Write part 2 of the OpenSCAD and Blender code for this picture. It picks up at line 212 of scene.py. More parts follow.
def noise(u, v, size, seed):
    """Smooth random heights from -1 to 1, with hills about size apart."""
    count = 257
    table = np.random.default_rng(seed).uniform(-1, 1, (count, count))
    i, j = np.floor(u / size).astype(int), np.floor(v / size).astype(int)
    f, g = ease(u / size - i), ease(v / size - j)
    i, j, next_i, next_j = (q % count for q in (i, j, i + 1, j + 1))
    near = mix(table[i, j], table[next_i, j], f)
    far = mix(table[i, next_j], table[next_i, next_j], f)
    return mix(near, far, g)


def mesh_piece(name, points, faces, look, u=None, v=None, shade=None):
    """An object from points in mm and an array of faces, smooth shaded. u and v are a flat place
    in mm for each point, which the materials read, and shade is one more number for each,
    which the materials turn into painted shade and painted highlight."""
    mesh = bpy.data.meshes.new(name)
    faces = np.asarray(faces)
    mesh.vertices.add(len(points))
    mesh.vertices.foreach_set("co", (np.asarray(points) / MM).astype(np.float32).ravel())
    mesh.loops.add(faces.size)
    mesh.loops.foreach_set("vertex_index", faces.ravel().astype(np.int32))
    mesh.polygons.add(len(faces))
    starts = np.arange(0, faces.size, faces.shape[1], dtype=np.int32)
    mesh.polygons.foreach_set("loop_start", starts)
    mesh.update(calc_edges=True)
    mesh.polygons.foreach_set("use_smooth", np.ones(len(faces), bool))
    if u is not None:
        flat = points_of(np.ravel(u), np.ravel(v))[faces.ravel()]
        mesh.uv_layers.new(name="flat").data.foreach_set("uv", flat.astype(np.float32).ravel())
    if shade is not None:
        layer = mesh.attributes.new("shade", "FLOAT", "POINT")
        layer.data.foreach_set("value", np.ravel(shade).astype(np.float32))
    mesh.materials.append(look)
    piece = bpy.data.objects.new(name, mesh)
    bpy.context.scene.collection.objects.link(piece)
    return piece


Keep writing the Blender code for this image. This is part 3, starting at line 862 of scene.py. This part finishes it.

++++++

▸ **Aim of the exercise**: Take the lines above and retype all of them exactly.

▸ **Full solution**:
Write part 2 of the OpenSCAD and Blender code for this picture. It picks up at line 212 of scene.py. More parts follow.
def noise(u, v, size, seed):
    """Smooth random heights from -1 to 1, with hills about size apart."""
    count = 257
    table = np.random.default_rng(seed).uniform(-1, 1, (count, count))
    i, j = np.floor(u / size).astype(int), np.floor(v / size).astype(int)
    f, g = ease(u / size - i), ease(v / size - j)
    i, j, next_i, next_j = (q % count for q in (i, j, i + 1, j + 1))
    near = mix(table[i, j], table[next_i, j], f)
    far = mix(table[i, next_j], table[next_i, next_j], f)
    return mix(near, far, g)


def mesh_piece(name, points, faces, look, u=None, v=None, shade=None):
    """An object from points in mm and an array of faces, smooth shaded. u and v are a flat place
    in mm for each point, which the materials read, and shade is one more number for each,
    which the materials turn into painted shade and painted highlight."""
    mesh = bpy.data.meshes.new(name)
    faces = np.asarray(faces)
    mesh.vertices.add(len(points))
    mesh.vertices.foreach_set("co", (np.asarray(points) / MM).astype(np.float32).ravel())
    mesh.loops.add(faces.size)
    mesh.loops.foreach_set("vertex_index", faces.ravel().astype(np.int32))
    mesh.polygons.add(len(faces))
    starts = np.arange(0, faces.size, faces.shape[1], dtype=np.int32)
    mesh.polygons.foreach_set("loop_start", starts)
    mesh.update(calc_edges=True)
    mesh.polygons.foreach_set("use_smooth", np.ones(len(faces), bool))
    if u is not None:
        flat = points_of(np.ravel(u), np.ravel(v))[faces.ravel()]
        mesh.uv_layers.new(name="flat").data.foreach_set("uv", flat.astype(np.float32).ravel())
    if shade is not None:
        layer = mesh.attributes.new("shade", "FLOAT", "POINT")
        layer.data.foreach_set("value", np.ravel(shade).astype(np.float32))
    mesh.materials.append(look)
    piece = bpy.data.objects.new(name, mesh)
    bpy.context.scene.collection.objects.link(piece)
    return piece


Keep writing the Blender code for this image. This is part 3, starting at line 862 of scene.py. This part finishes it.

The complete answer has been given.